▶ **Exercise requirements**
Provide the records once more, identical to the original.

____

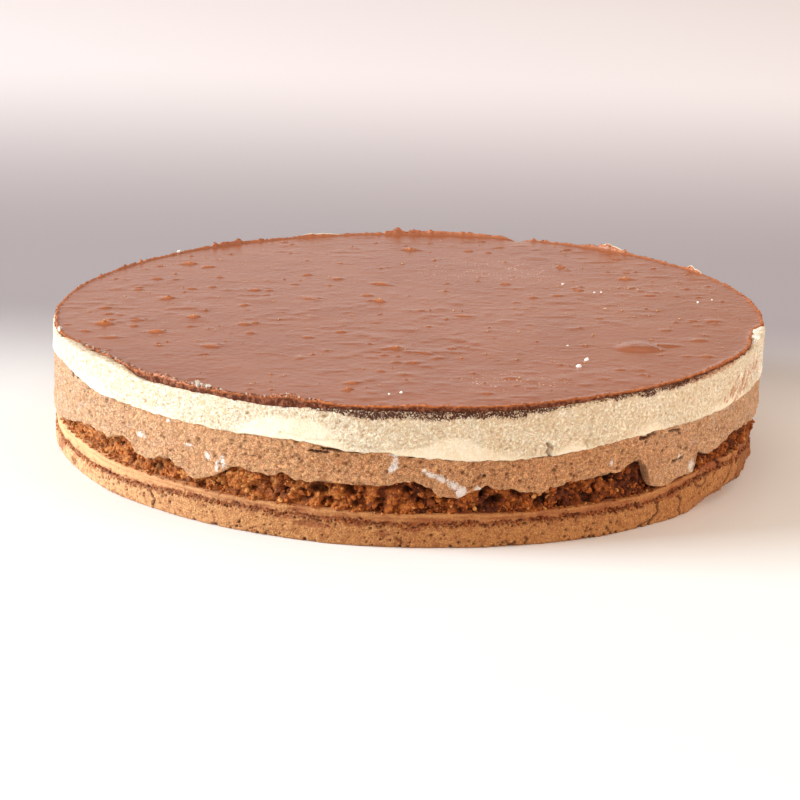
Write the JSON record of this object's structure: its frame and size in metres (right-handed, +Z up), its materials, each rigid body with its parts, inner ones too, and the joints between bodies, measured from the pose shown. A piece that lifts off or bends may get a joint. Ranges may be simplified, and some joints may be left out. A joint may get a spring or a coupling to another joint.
{
  "type": "layered hazelnut mousse cake",
  "caption": "Low round cake: pale sponge, crushed hazelnut crunch, chocolate mousse, cream mousse and a thin milk chocolate glaze, its layers bare at the side.",
  "frame": {"origin": "middle of the underside of the sponge", "axes": "+Z up through the layers, -Y towards the side that the picture shows, +X to its right"},
  "size_m": [0.26, 0.26, 0.0521],
  "materials": {
    "sponge": "baked sponge, tan, dry and full of small pores",
    "crunch": "crushed roasted hazelnut and biscuit in chocolate, dark brown, craggy, with small glints",
    "chocolate_mousse": "set chocolate mousse, light brown, finely pitted, with a few pale smears",
    "cream_mousse": "set cream mousse, ivory, smooth with fine pores",
    "glaze": "set milk chocolate glaze, satin gloss over small bumps"
  },
  "bodies": {
    "root": {"sponge_base": "sponge", "hazelnut_crunch": "crunch", "chocolate_mousse": "chocolate_mousse", "cream_mousse": "cream_mousse", "chocolate_glaze": "glaze"}
  },
  "joints": []
}
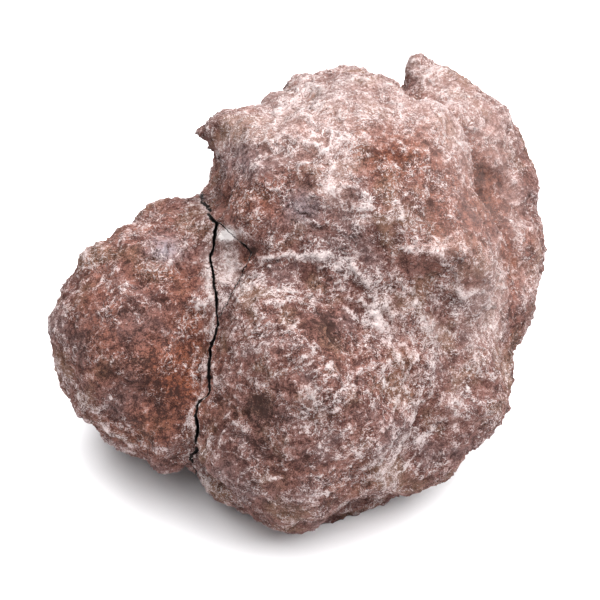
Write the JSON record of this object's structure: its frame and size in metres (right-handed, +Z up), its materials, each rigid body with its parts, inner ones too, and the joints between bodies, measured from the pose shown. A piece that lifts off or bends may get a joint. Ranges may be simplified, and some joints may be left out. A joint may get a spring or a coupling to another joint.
{
  "type": "amethyst geode",
  "caption": "Closed, lumpy geode nodule with rough rind, cracked through so that a smaller lobe is parted from the main stone; lies on a level underside.",
  "frame": {"origin": "middle of the footprint, on the surface that the stone rests on", "axes": "+Z up, -Y toward the side that the picture shows, +X to that side's right"},
  "size_m": [0.1006, 0.0988, 0.0752],
  "materials": {
    "rind": "matte",
    "fresh_rind": "matte"
  },
  "bodies": {
    "root": {"geode_body": "rind", "geode_split_piece": "rind", "rind_splinter": "fresh_rind"}
  },
  "joints": []
}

____

▶ **Exercise response**
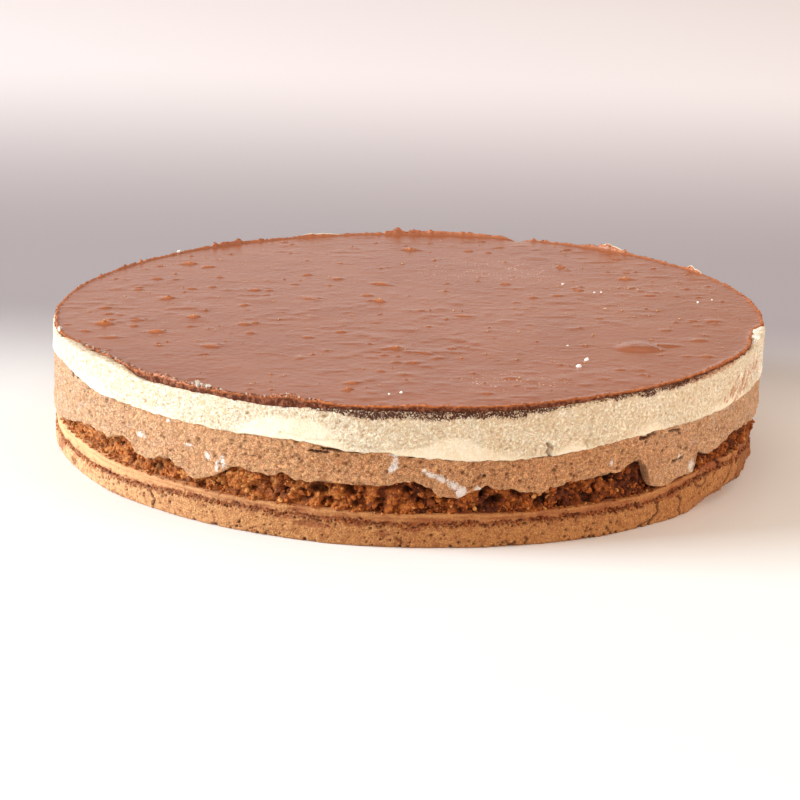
Write the JSON record of this object's structure: its frame and size in metres (right-handed, +Z up), its materials, each rigid body with its parts, inner ones too, and the joints between bodies, measured from the pose shown. A piece that lifts off or bends may get a joint. Ranges may be simplified, and some joints may be left out. A joint may get a spring or a coupling to another joint.
{
  "type": "layered hazelnut mousse cake",
  "caption": "Low round cake: pale sponge, crushed hazelnut crunch, chocolate mousse, cream mousse and a thin milk chocolate glaze, its layers bare at the side.",
  "frame": {"origin": "middle of the underside of the sponge", "axes": "+Z up through the layers, -Y towards the side that the picture shows, +X to its right"},
  "size_m": [0.26, 0.26, 0.0521],
  "materials": {
    "sponge": "baked sponge, tan, dry and full of small pores",
    "crunch": "crushed roasted hazelnut and biscuit in chocolate, dark brown, craggy, with small glints",
    "chocolate_mousse": "set chocolate mousse, light brown, finely pitted, with a few pale smears",
    "cream_mousse": "set cream mousse, ivory, smooth with fine pores",
    "glaze": "set milk chocolate glaze, satin gloss over small bumps"
  },
  "bodies": {
    "root": {"sponge_base": "sponge", "hazelnut_crunch": "crunch", "chocolate_mousse": "chocolate_mousse", "cream_mousse": "cream_mousse", "chocolate_glaze": "glaze"}
  },
  "joints": []
}
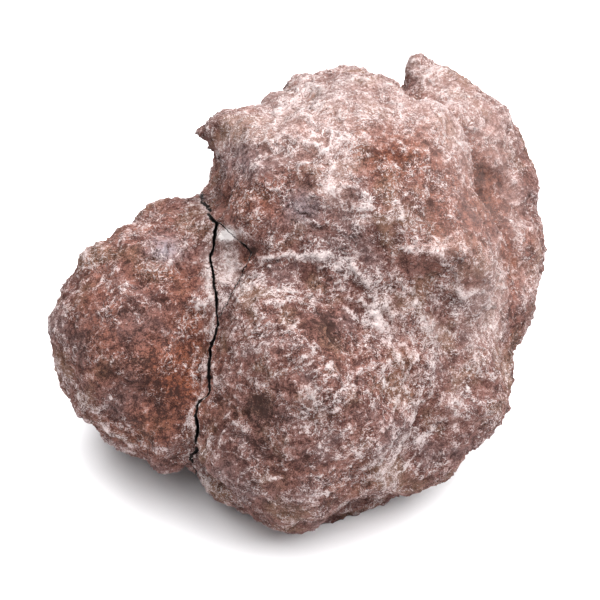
Write the JSON record of this object's structure: its frame and size in metres (right-handed, +Z up), its materials, each rigid body with its parts, inner ones too, and the joints between bodies, measured from the pose shown. A piece that lifts off or bends may get a joint. Ranges may be simplified, and some joints may be left out. A joint may get a spring or a coupling to another joint.
{
  "type": "amethyst geode",
  "caption": "Closed, lumpy geode nodule with rough rind, cracked through so that a smaller lobe is parted from the main stone; lies on a level underside.",
  "frame": {"origin": "middle of the footprint, on the surface that the stone rests on", "axes": "+Z up, -Y toward the side that the picture shows, +X to that side's right"},
  "size_m": [0.1006, 0.0988, 0.0752],
  "materials": {
    "rind": "matte",
    "fresh_rind": "matte"
  },
  "bodies": {
    "root": {"geode_body": "rind", "geode_split_piece": "rind", "rind_splinter": "fresh_rind"}
  },
  "joints": []
}